Repeat everything from the line holding "# Glass coat" to the line holding "bpy.data.objects.remove(obj)", inclusive, exactly. Leave out the rest.

- - -

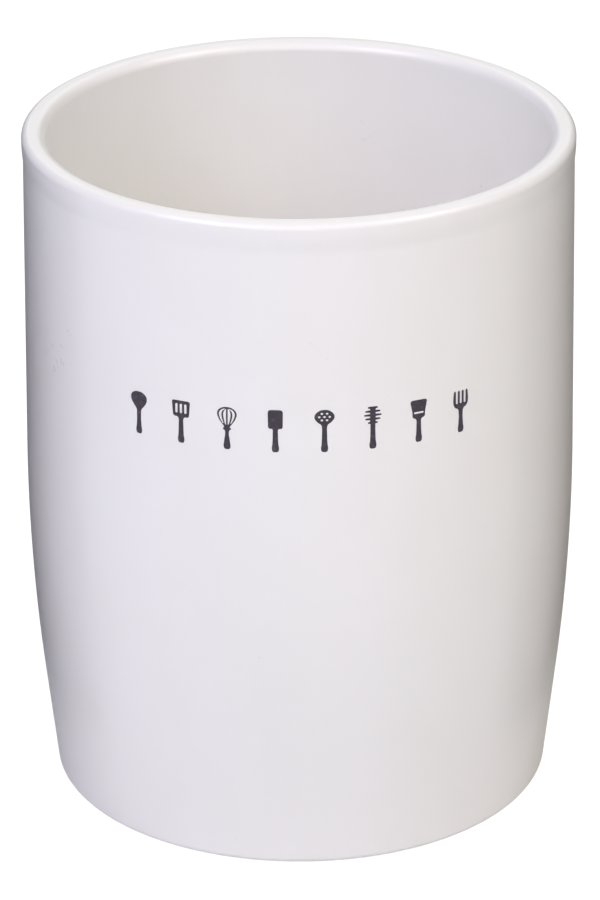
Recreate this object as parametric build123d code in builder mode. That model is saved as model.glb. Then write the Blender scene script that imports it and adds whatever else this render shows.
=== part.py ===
"""Utensil crock: a straight-sided stoneware jar with a gentle belly, a rolled lip and a dry foot ring.

The clay body is one turned piece. A glass coat covers it outside, over the lip and inside. Only the
foot ring is bare clay, and it parts the coat from the small disc of glaze in the hollow of the base.
The frame is +Z up, with the origin on the table at the middle of the foot. Sizes are in millimetres.
"""

import os
from math import radians, tan

from build123d import *

# Overall sizes, measured over the glaze
height = 165.0
lip_diameter = 130.5
shoulder_diameter = 132.9  # where the two straight sides would meet without their curve
shoulder_height = 56.0
shoulder_blend = 30.4  # how far the belly's curve reaches along each side from there
foot_diameter = 120.8

# Wall and floor
wall_thickness = 5.4  # clay and glaze together, measured level
floor_thickness = 7.0
floor_corner_radius = 14.0

# Lip
lip_overhang = 0.35  # how far the lip stands out from the side
lip_height = 7.0  # from the top of the lip down to the neck under it
lip_band = 4.0  # the part of that height that has the full diameter
lip_blend = 0.7  # how far the soft curves at the neck and above it reach each way
lip_outer_radius = 1.7
lip_inner_radius = 2.4

# Foot
foot_edge_radius = 1.7
foot_ring_width = 7.5
foot_hollow_depth = 2.7
foot_hollow_draft = 1.0  # how much narrower the hollow is at its roof
foot_hollow_radius = 1.5

# Glaze and the bare ring that it stops at
glaze_thickness = 0.4
dry_foot_height = 0.3  # the bare ring stands this far below the glaze
dry_foot_margin = 0.2  # from the end of the foot's rounding to the bare ring
dry_foot_edge_radius = 0.2

foot_radius = foot_diameter / 2
shoulder_side = shoulder_diameter / 2
lip_side = lip_diameter / 2
side_top = lip_side - lip_overhang
hollow_roof = dry_foot_height + foot_hollow_depth
floor_top = hollow_roof + floor_thickness


def side_radius(level):
    """Radius of the outer side at a level, on the two straight sides before they are blended."""
    if level < shoulder_height:
        share = (level - dry_foot_height) / (shoulder_height - dry_foot_height)
        return foot_radius + (shoulder_side - foot_radius) * share
    share = (level - shoulder_height) / (height - shoulder_height)
    return shoulder_side + (side_top - shoulder_side) * share


def blend_radius(before, corner, after, reach):
    """Radius of the curve that rounds a corner from one reach before it to one reach after it."""
    turn = (Vector(corner) - Vector(before)).get_angle(Vector(after) - Vector(corner))
    return reach / tan(radians(turn) / 2)


# Half section of the glazed crock, from the axis under the base round to the axis on the floor
foot_corner = (foot_radius, dry_foot_height)
shoulder = (shoulder_side, shoulder_height)
neck = (side_radius(height - lip_height), height - lip_height)
lip_bottom = (lip_side, height - lip_band)
lip_top = (lip_side, height)
corners = [
    (0, hollow_roof),
    (foot_radius - foot_ring_width - foot_hollow_draft, hollow_roof),
    (foot_radius - foot_ring_width, dry_foot_height),
    foot_corner,
    shoulder,
    neck,
    lip_bottom,
    lip_top,
    (side_top - wall_thickness, height),
    (shoulder_side - wall_thickness, shoulder_height),
    (side_radius(floor_top) - wall_thickness, floor_top),
    (0, floor_top),
]
belly_radius = blend_radius(foot_corner, shoulder, neck, shoulder_blend)
corner_radii = [
    foot_hollow_radius,
    foot_hollow_radius,
    foot_edge_radius,
    belly_radius,
    blend_radius(shoulder, neck, lip_bottom, lip_blend),
    blend_radius(neck, lip_bottom, lip_top, lip_blend),
    lip_outer_radius,
    lip_inner_radius,
    belly_radius,
    floor_corner_radius,
]
with BuildSketch(Plane.XZ) as glazed_section:
    with BuildLine():
        outline = FilletPolyline(*corners, radius=corner_radii)
        Line(outline @ 1, outline @ 0)
    make_face()

# The clay alone: the same section, a coat thinner all round, with its bare ring reaching the table
bare_inside = foot_radius - foot_ring_width + foot_hollow_radius + dry_foot_margin
bare_outside = foot_radius - foot_edge_radius - dry_foot_margin
with BuildSketch(Plane.XZ) as clay_section:
    add(glazed_section.sketch_local)
    mirror(about=Plane.YZ)
    offset(amount=-glaze_thickness)
    split(bisect_by=Plane.YZ)
    with Locations((bare_inside, 0)):
        Rectangle(bare_outside - bare_inside, hollow_roof, align=(Align.MIN, Align.MIN))
    fillet(clay_section.vertices().group_by(Axis.Y)[0], dry_foot_edge_radius)

with BuildSketch(Plane.XZ) as glaze_sections:
    add(glazed_section.sketch_local)
    add(clay_section.sketch_local, mode=Mode.SUBTRACT)
base_section, coat_section = glaze_sections.sketch.faces().sort_by(SortBy.AREA)

# Fired clay, bare only at the foot ring
with BuildPart() as stoneware_body:
    revolve(clay_section.sketch, axis=Axis.Z)
stoneware_body.part.label = "stoneware_body"

# Glass coat over the outside, the lip, the inside and the floor, in one skin
with BuildPart() as glaze_coat:
    revolve(coat_section, axis=Axis.Z)
glaze_coat.part.label = "glaze_coat"

# The same glaze in the hollow of the base, cut off from the rest by the bare ring
with BuildPart() as base_glaze:
    revolve(base_section, axis=Axis.Z)
base_glaze.part.label = "base_glaze"

os.makedirs("parts", exist_ok=True)
for piece in (stoneware_body, glaze_coat, base_glaze):
    export_step(piece.part, f"parts/{piece.part.label}.step")
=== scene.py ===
import math

import bmesh
import bpy
from bpy.props import FloatProperty, FloatVectorProperty, IntProperty, PointerProperty
from mathutils import Matrix, Vector


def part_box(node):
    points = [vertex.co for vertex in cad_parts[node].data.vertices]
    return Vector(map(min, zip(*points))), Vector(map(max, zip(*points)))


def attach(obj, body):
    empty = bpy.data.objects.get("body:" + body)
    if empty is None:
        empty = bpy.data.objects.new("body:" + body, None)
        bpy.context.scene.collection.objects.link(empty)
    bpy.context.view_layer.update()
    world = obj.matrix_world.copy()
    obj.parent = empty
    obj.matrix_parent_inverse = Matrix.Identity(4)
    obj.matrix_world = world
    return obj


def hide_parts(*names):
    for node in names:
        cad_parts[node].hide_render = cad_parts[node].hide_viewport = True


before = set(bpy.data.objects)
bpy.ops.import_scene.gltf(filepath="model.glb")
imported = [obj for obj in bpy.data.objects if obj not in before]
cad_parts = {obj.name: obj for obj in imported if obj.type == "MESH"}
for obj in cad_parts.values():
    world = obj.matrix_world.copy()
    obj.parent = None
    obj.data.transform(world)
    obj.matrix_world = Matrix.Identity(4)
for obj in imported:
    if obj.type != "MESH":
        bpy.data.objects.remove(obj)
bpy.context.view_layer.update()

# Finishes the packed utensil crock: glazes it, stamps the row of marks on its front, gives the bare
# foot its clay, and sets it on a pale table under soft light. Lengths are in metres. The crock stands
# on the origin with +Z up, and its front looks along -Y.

bl_info = {
    "name": "Utensil Crock",
    "version": (1, 0, 0),
    "blender": (4, 5, 0),
    "location": "3D View > Sidebar > Crock",
    "description": "Glazes, stamps and lights a stoneware utensil crock",
    "category": "Object",
}

BODY = "root"
CROCK_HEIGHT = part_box("glaze_coat")[1].z
DRY_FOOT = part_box("glaze_coat")[0].z
MERGE = 1e-6  # two points nearer than this are one
NEAR = 1e-5  # how exactly a corner is found again by its place
BELLY_SLACK = 0.0001  # how far the turned belly may be from the packed solid's
SHARP_EDGE = math.radians(50)  # edges sharper than this stay sharp in the shading
CURVE_STEPS = 6  # steps between two points of a mark's outline
CUTTER_HALF = 10  # half of a cutter's straight part, in widths of the mark's softened edge

# Steps in a rounded corner of the section: never fewer, and none turns or reaches further
FEWEST_STEPS = 4
STEP_TURN = math.radians(7)
STEP_LENGTH = 0.004


def length(name, description, default):
    """A size in metres."""
    return FloatProperty(name=name, description=description, default=default, unit="LENGTH", precision=5)


def number(name, description, default):
    """A plain number."""
    return FloatProperty(name=name, description=description, default=default, precision=4)


def colour(name, description, default):
    """A colour in linear light."""
    return FloatVectorProperty(
        name=name, description=description, default=default, subtype="COLOR", size=3, min=0.0, max=1.0
    )


class CrockSection(bpy.types.PropertyGroup):
    """Sizes of the turned section, over the glaze"""

    lip_diameter: length("Lip Diameter", "Across the lip", 0.1305)
    shoulder_diameter: length("Shoulder Diameter", "Where the two straight sides would meet", 0.1329)
    shoulder_height: length("Shoulder Height", "Level where the two straight sides would meet", 0.056)
    shoulder_blend: length("Shoulder Blend", "Reach of the belly's curve along each side", 0.0304)
    foot_diameter: length("Foot Diameter", "Across the foot, before its edge is rounded", 0.1208)
    foot_edge_radius: length("Foot Edge Radius", "Rounding at the foot", 0.0017)
    dry_margin: length("Dry Margin", "From the foot's rounding to the bare ring", 0.0002)
    wall_thickness: length("Wall Thickness", "Clay and glaze together, measured level", 0.0054)
    floor_top: length("Floor Level", "Top of the floor inside", 0.01)
    floor_corner_radius: length("Floor Corner Radius", "Rounding between the wall and the floor", 0.014)
    lip_overhang: length("Lip Overhang", "How far the lip stands out from the side", 0.00035)
    lip_height: length("Lip Height", "From the top of the lip to the neck under it", 0.007)
    lip_band: length("Lip Band", "Part of the lip's height with the full diameter", 0.004)
    lip_blend: length("Lip Blend", "Reach of the soft curves at the neck", 0.0007)
    lip_outer_radius: length("Lip Outer Radius", "Rounding outside the lip", 0.0017)
    lip_inner_radius: length("Lip Inner Radius", "Rounding inside the lip", 0.0024)
    glaze_thickness: length("Glaze Thickness", "Thickness of the glass coat", 0.0004)
    facets: IntProperty(name="Facets", description="Steps round the crock", default=320, min=24)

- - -

- **Exercise response**
# Glass coat over the outside, the lip, the inside and the floor, in one skin
with BuildPart() as glaze_coat:
    revolve(coat_section, axis=Axis.Z)
glaze_coat.part.label = "glaze_coat"

# The same glaze in the hollow of the base, cut off from the rest by the bare ring
with BuildPart() as base_glaze:
    revolve(base_section, axis=Axis.Z)
base_glaze.part.label = "base_glaze"

os.makedirs("parts", exist_ok=True)
for piece in (stoneware_body, glaze_coat, base_glaze):
    export_step(piece.part, f"parts/{piece.part.label}.step")
=== scene.py ===
import math

import bmesh
import bpy
from bpy.props import FloatProperty, FloatVectorProperty, IntProperty, PointerProperty
from mathutils import Matrix, Vector


def part_box(node):
    points = [vertex.co for vertex in cad_parts[node].data.vertices]
    return Vector(map(min, zip(*points))), Vector(map(max, zip(*points)))


def attach(obj, body):
    empty = bpy.data.objects.get("body:" + body)
    if empty is None:
        empty = bpy.data.objects.new("body:" + body, None)
        bpy.context.scene.collection.objects.link(empty)
    bpy.context.view_layer.update()
    world = obj.matrix_world.copy()
    obj.parent = empty
    obj.matrix_parent_inverse = Matrix.Identity(4)
    obj.matrix_world = world
    return obj


def hide_parts(*names):
    for node in names:
        cad_parts[node].hide_render = cad_parts[node].hide_viewport = True


before = set(bpy.data.objects)
bpy.ops.import_scene.gltf(filepath="model.glb")
imported = [obj for obj in bpy.data.objects if obj not in before]
cad_parts = {obj.name: obj for obj in imported if obj.type == "MESH"}
for obj in cad_parts.values():
    world = obj.matrix_world.copy()
    obj.parent = None
    obj.data.transform(world)
    obj.matrix_world = Matrix.Identity(4)
for obj in imported:
    if obj.type != "MESH":
        bpy.data.objects.remove(obj)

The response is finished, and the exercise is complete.